Pada hari ini, Rabu (8/8/20240), tim kuasa hukum keluarga Alm. Prada Josua Lumban Tobing yang terdiri dari advokat dari Kantor Hukum Dr. Freddy Simanjuntak, S.H., M.H. & Rekan—termasuk Dr. Freddy Simanjuntak, S.H., M.H., Triandi Bimankalid, S.H., M.H., Dian Wahyuni, S.KM., S.H., M.M., M.H.Kes., CTL, Agus Sahat Sitompul, S.KM., S.H., M.H., Syafruddin Simbolon, S.H., M.H., William Alfred Halomoan, S.H., M.H., Suci Rahma Dani, S.H., dan M. Ardiansyach, S.H.—mengunjungi Rumah Sakit Tentara Kota Pekanbaru.
Kedatangan tim kuasa hukum diterima oleh dr. Finot, Sp.pA, Kepala Rumah Sakit, beserta jajarannya. Tim kuasa hukum meminta salinan Surat Kematian dan Rekam Medis yang hingga saat ini belum diterima oleh keluarga korban. Berdasarkan dokumen yang dikeluarkan rumah sakit, dinyatakan bahwa korban tiba dalam keadaan sudah meninggal dunia dan penyebab kematian dinyatakan sebagai "Kematian Tidak Wajar" dengan klasifikasi penyebab kematian yang tidak diketahui.

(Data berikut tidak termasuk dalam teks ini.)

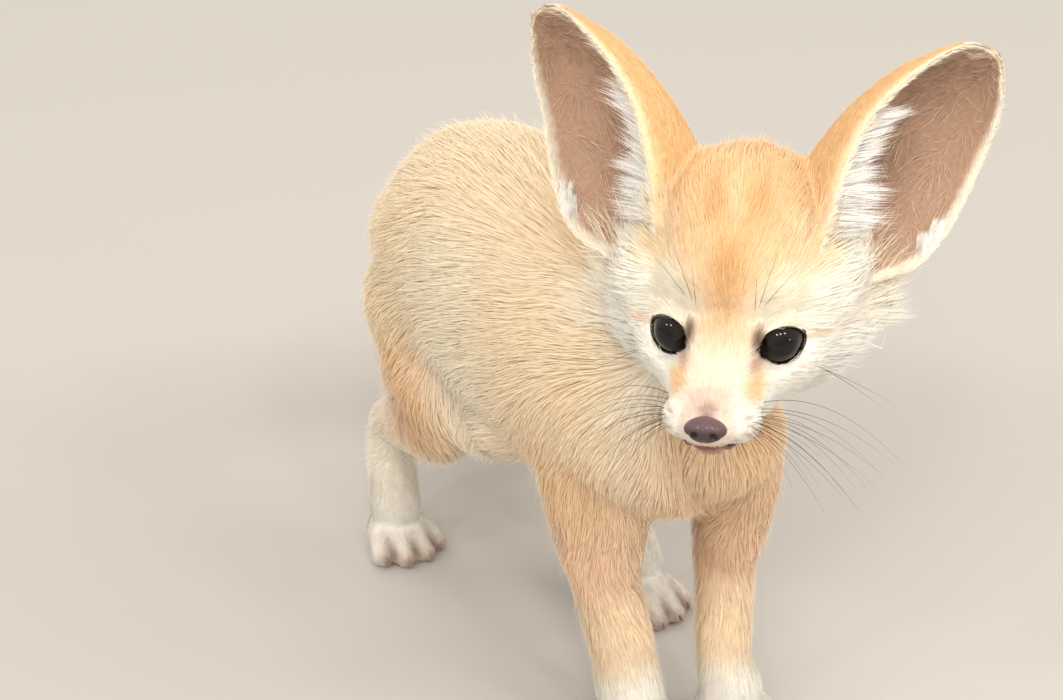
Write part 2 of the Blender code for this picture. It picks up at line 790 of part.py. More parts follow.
def joint_cutters():
    found = [bowl(name, in_body(*c), [r * CM for r in radii]) for name, (c, radii) in BOWLS.items()]
    for centre, normal, radius in SLABS:
        found.append(slab("slab", in_body(*centre), Vector(normal).normalized(), radius * CM))
    return found


# Locks of longer coat: flat, tapered, with the root sunk in


def lock(root, along, outward, length, width, sink, lift):
    """A flat lock of coat, from a sunk root to a fine tip that bends back towards the body."""
    across = along.cross(outward).normalized()
    stations = ((-sink, 0.45, 0.8), (0.2, 0.8, 1.0), (0.58, 1.0, 0.7))
    bm = bmesh.new()
    rings = []
    for place, wide, thick in stations:
        rise = lift * math.sin(math.pi * max(0.0, place) * 0.8)
        centre = root + along * length * place + outward * length * rise
        half, deep = across * width / 2 * wide, outward * width * 0.14 * thick
        rings.append([bm.verts.new(centre + v) for v in (half, deep, -half, -deep)])
    tip = bm.verts.new(root + along * length + outward * length * lift * 0.45)
    for first, second in zip(rings, rings[1:]):
        for k in range(4):
            bm.faces.new((first[k], first[(k + 1) % 4], second[(k + 1) % 4], second[k]))
    for k in range(4):
        bm.faces.new((rings[-1][k], rings[-1][(k + 1) % 4], tip))
    bm.faces.new(rings[0])
    bmesh.ops.triangulate(bm, faces=bm.faces)
    return mesh_from("lock", bm)


RUFF_ROWS = [
    # Forward place and the angles round the cheek at which locks are rooted
    (-1.5, (-62, -44, -26)),
    (-2.1, (-71, -53, -35, -17)),
    (-2.8, (-62, -44, -26, -8)),
]
RUFF_FORWARD = {-1: 0.5, 1: 0.0}  # further forward on the right cheek, which the neck presses
RUFF_LOCK = (1.15, 0.75)  # length and width
RUFF_SPREAD = {-1: 0.30, 1: 0.17}  # how far a lock stands off the cheek, against its length


def ruff_locks(head):
    """Locks on both cheeks that point back and outwards."""
    tree = BVHTree.FromPolygons(
        [v.co for v in head.data.vertices], [p.vertices for p in head.data.polygons]
    )
    locks = []
    for side in (-1, 1):
        for forward, angles in RUFF_ROWS:
            for angle in angles:
                turn = math.radians(angle + random.uniform(-3, 3))
                ray = head_direction(side * math.cos(turn), 0, math.sin(turn))
                from_eye = forward + RUFF_FORWARD[side] + random.uniform(-0.12, 0.12)
                start = in_head(side * 0.5, from_eye, -0.3)
                place, normal, _, _ = tree.ray_cast(start + ray * 6 * CM, -ray)
                if place is None:
                    continue
                back = head_direction(side * 0.25, -1.0, 0.5 * math.sin(turn))
                flat = back - normal * back.dot(normal)
                along = (flat.normalized() + normal * RUFF_SPREAD[side]).normalized()
                reach = RUFF_LOCK[0] * random.uniform(0.88, 1.08) * CM
                locks.append(lock(place, along, normal, reach, RUFF_LOCK[1] * CM, 0.3, 0.06))
    return locks


# The tail: a slim core that carries a brush of locks to its dark tip

TAIL = [
    # Centre (left, back, up), radius of the core, reach of the brush, in centimetres
    ((0.38, 13.3, 9.7), 1.0, 1.2),
    ((0.95, 15.0, 8.9), 0.85, 1.3),
    ((2.3, 16.4, 6.6), 0.80, 1.5),
    ((3.9, 16.9, 4.0), 0.80, 1.75),
    ((5.6, 16.5, 2.5), 0.70, 1.60),
    ((7.2, 15.7, 1.9), 0.42, 1.15),
]
TAIL_RINGS = 8
TAIL_LOCKS = 5
TAIL_STEPS = 8  # rows of the curve for each station
TAIL_LOCK = (2.6, 1.3)  # length and width of a lock
TAIL_TIP = (2.2, 0.9)  # and of the last one
TAIL_CUT = (0.50, 3.0)  # how far down the tail it is parted, and the radius of the cut


def tail_rows():
    """Rows down the tail: centre, direction, core's radius, brush's reach, distance from the root."""
    stations = [[*in_body(*c), r * CM, reach * CM] for c, r, reach in TAIL]
    raw = smooth_row(stations, TAIL_STEPS)
    centres = [Vector(row[:3]) for row in raw]
    rows, gone = [], 0.0
    for i, centre in enumerate(centres):
        along = (centres[min(i + 1, len(raw) - 1)] - centres[max(i - 1, 0)]).normalized()
        gone += (centre - centres[i - 1]).length if i else 0.0
        rows.append((centre, along, raw[i][3], raw[i][4], gone))
    return rows


def out_from(row, turn, reach):
    """A point this far out from the tail's middle, at this turn round it."""
    centre, along = row[0], row[1]
    level = along.cross(Vector((0, 0, 1))).normalized()
    outward = Matrix.Rotation(turn, 3, along) @ level
    return centre + outward * reach, outward


def make_tail():
    """The core with its locks, in staggered rings from just behind the rump to the tip."""
    core = [(in_body(*c), r * CM, r * CM) for c, r, _ in TAIL]
    tail = tube("tail", core, sides=12, steps=2)
    rows = tail_rows()
    end, end_along, end_radius, end_reach, whole = rows[-1]
    locks = []
    for ring in range(TAIL_RINGS):
        start = rows[round((0.10 + 0.88 * ring / (TAIL_RINGS - 1)) * (len(rows) - 1))]
        for number in range(TAIL_LOCKS):
            turn = 2 * math.pi * (number + ring % 2 / 2) / TAIL_LOCKS + random.uniform(-0.12, 0.12)
            length = TAIL_LOCK[0] * random.uniform(0.9, 1.1) * CM
            goal = start[4] + length
            if goal < whole:
                ahead = min(rows, key=lambda row: abs(row[4] - goal))
            else:
                narrowed = end_reach * max(0.35, 1.0 - (goal - whole) / length * 0.55)
                ahead = (end + end_along * (goal - whole), end_along, end_radius, narrowed, goal)
            root, outward = out_from(start, turn, start[2] * 0.8)
            tip, _ = out_from(ahead, turn, ahead[3])
            heading = (tip - root).normalized()
            locks.append(lock(root, heading, outward, length, TAIL_LOCK[1] * CM, 0.12, 0.03))
    length, width = (value * CM for value in TAIL_TIP)
    locks.append(lock(end, end_along, end_along.orthogonal().normalized(), length, width, 0.3, 0.0))
    combined(tail, locks, "UNION")
    return largest(tail)


def part_tail(tail):
    """Parts the tail across its bend, into the length from the rump and the length to the tip."""
    rows = tail_rows()
    share, radius = TAIL_CUT
    centre, along = rows[round(share * (len(rows) - 1))][:2]
    combined(tail, [slab("tail_cut", centre, along, radius * CM)], "DIFFERENCE")
    parted(tail, {"tail_base": in_body(*TAIL[1][0]), "tail_end": in_body(*TAIL[4][0])})
    bpy.data.objects.remove(tail)


def assemble():
    """Makes every piece, each in its own node."""
    flesh = make_flesh()
    for cutter in face_cutters() + joint_cutters():
        combined(flesh, [cutter], "DIFFERENCE")
    pieces = parted(flesh, {name: in_body(*place) for name, place in NAMES.items()})
    bpy.data.objects.remove(flesh)
    for name, piece in pieces.items():
        if "paw" in name:
            leg = LEGS[("hind_" if "hind" in name else "fore_") + name.split("_")[-1]]
            combined(piece, [claw(leg, number) for number in range(4)], "UNION")
    head = pieces["head"]
    combined(head, ruff_locks(head), "UNION")
    for near in ("neck", "torso"):
        combined(largest(head), [grown(pieces[near], GAP)], "DIFFERENCE")
    largest(head)
    for side, word in ((-1, "right"), (1, "left")):
        eye_ball("eye_" + word, side, EYE_RADIUS, fox)
        ear = make_ear("ear_" + word, side)
        for near in (head, pieces["neck"]):
            combined(ear, [grown(near, GAP)], "DIFFERENCE", "MANIFOLD")
            largest(ear)
    make_nose()
    tail = make_tail()
    combined(tail, [grown(pieces["torso"], GAP)], "DIFFERENCE")
    part_tail(largest(tail))


FINISHES = {
    "head": GOLD,
    "neck": SAND,
    "ear": GOLD,
    "lower_jaw": CREAM,
    "nose": NOSE,
    "eye": EYE,
    "lower_foreleg": CREAM,
    "forepaw": CREAM,
    "shank": CREAM,
    "hind_paw": CREAM,
}


def finish():
    """Gives each node its material and puts the origin on the floor under the middle."""
    corners = [v.co for obj in fox.objects for v in obj.data.vertices]
    low = Vector([min(c[i] for c in corners) for i in range(3)])
    high = Vector([max(c[i] for c in corners) for i in range(3)])
    shift = Vector((-(low.x + high.x) / 2, -(low.y + high.y) / 2, -low.z))
    for obj in fox.objects:
        obj.data.transform(Matrix.Translation(shift))
        obj.data.materials.clear()
        kind = next((k for k in FINISHES if obj.name.startswith(k)), None)
        obj.data.materials.append(FINISHES.get(kind, SAND))
        obj.data.polygons.foreach_set("material_index", [0] * len(obj.data.polygons))
        obj.data.shade_smooth()
        obj.data.set_sharp_from_angle(angle=math.radians(35))
    dropped(helpers.objects)
    return shift


assemble()
SHIFT = finish()
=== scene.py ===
"""A fennec fox kit, life size: hide, coat, eyes, nose, whiskers and claws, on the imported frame."""

import json
import math

import bmesh
import bpy
import numpy as np
from mathutils import Matrix, Vector
from mathutils.bvhtree import BVHTree
from mathutils.kdtree import KDTree

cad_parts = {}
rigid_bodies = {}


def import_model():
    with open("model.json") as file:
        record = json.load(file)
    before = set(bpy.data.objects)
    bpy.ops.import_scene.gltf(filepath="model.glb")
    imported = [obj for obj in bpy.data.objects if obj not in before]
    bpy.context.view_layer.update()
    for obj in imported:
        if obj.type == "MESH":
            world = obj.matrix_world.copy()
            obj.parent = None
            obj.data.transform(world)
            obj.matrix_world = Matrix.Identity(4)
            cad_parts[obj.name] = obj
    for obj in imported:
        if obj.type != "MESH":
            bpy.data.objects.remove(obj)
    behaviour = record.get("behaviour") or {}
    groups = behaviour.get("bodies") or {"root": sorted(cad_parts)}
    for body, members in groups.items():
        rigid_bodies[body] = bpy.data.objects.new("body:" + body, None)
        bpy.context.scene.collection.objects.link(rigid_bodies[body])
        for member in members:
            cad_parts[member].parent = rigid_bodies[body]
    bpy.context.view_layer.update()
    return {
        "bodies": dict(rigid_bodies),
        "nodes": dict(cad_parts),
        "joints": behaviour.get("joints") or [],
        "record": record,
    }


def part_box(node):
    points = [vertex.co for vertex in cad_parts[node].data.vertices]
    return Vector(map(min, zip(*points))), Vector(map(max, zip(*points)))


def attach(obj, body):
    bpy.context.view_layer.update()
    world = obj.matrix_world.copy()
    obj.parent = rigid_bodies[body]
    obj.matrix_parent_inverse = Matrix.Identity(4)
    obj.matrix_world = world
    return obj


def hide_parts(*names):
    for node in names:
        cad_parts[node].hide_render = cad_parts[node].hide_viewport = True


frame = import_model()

bpy.ops.object.select_all(action="DESELECT")

# The hide: one closed skin over head, ears, body, legs and the tail's core, as a tanned pelt
# lies on a mannequin. Its forms are the animal's own, in centimetres, drawn in by the depth of
# the coat, and the lids are cut open over the eyes.

CM = 0.01
MM = 0.001
HEAD_TURN = math.radians(45.0)
HEAD_NOD = math.radians(-8.5)
HEAD_TILT = math.radians(0.6)
EYE_SETBACK = 0.55  # the eyes' centres lie this far behind the head's own origin
HEAD_PLACE = Vector((-0.63, -2.31, 13.5))  # that origin: left, behind the front toes, up
FINE = 0.6  # the skin's mesh, in millimetres


def middle(node):
    low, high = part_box(node)
    return (low + high) / 2


def head_frame():
    """Head axes to the frame: x to its left, y forward, z up, in centimetres."""
    turn = Matrix.Rotation(math.pi - HEAD_TURN, 4, "Z")
    nod = Matrix.Rotation(-HEAD_NOD, 4, "X")
    tilt = Matrix.Rotation(HEAD_TILT, 4, "Y")
    flip = Matrix.Diagonal((-1, 1, 1, 1))
    eyes = (middle("eye_left") + middle("eye_right")) / 2
    scale = Matrix.Scale(CM, 4) @ Matrix.Translation((0, EYE_SETBACK, 0))
    return Matrix.Translation(eyes) @ turn @ nod @ tilt @ flip @ scale


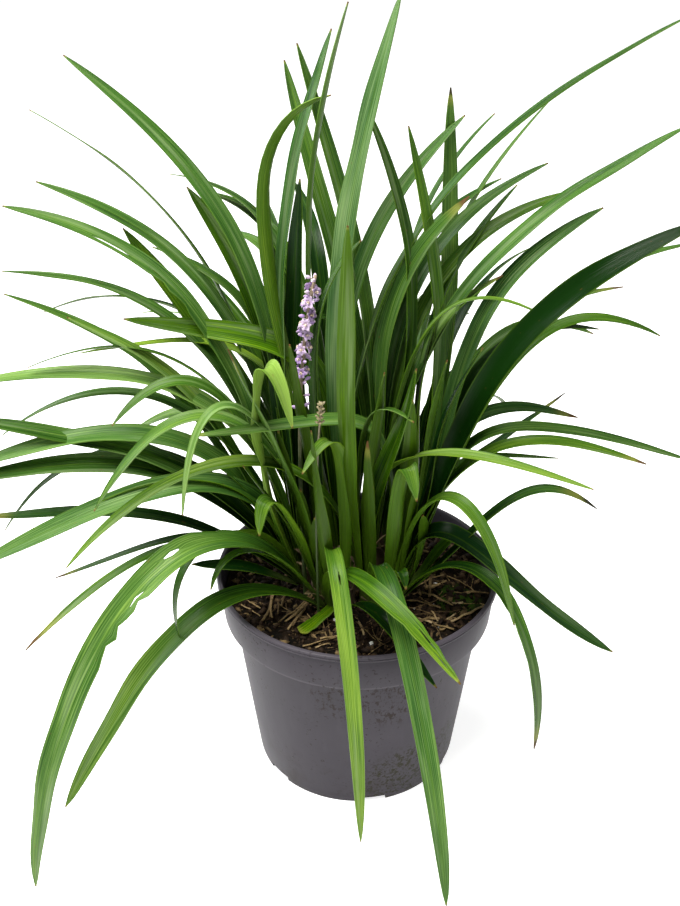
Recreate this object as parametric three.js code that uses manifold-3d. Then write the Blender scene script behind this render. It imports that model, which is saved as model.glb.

Dr. Freddy Simanjuntak, S.H., M.H. menjelaskan kepada pers bahwa surat kematian dan rekam medis dari Rumah Sakit Tentara menunjukkan bahwa dugaan bahwa almarhum bunuh diri karena putus cinta telah terbantahkan. Surat kematian menunjukkan bahwa kematian almarhum adalah tidak wajar dan penyebabnya tidak diketahui, bukan bunuh diri. Padahal pilihan untuk "bunuh diri" ada pada kolom surat kematian tersebut, namun pihak rumah sakit tidak memilihnya.
"Hal ini semakin menguatkan keyakinan kami bahwa almarhum tidak meninggal karena bunuh diri, berdasarkan data dan keterangan dari saksi yang kami kumpulkan," katanya.

Pihaknya juga menyoroti surat pernyataan yang ditandatangani oleh ayah korban, Wilson Lumban Tobing, pada 1 Juli 2024, di Rumah Sakit Tentara Pekanbaru. Surat tersebut, yang tidak bertanggal, tampaknya dipaksakan dan terlalu dini untuk menyimpulkan bahwa almarhum meninggal akibat bunuh diri. Surat tersebut berisi tiga poin: (1) Tidak akan melakukan otopsi; (2) Tidak akan menuntut secara hukum; dan (3) Akan menyelesaikan masalah secara kekeluargaan. Pernyataan ini disodorkan saat ayah korban sedang berduka dan menyaksikan jenazah anaknya, sementara surat keterangan kematian dari rumah sakit menyebutkan kematian yang tidak wajar, bukan bunuh diri.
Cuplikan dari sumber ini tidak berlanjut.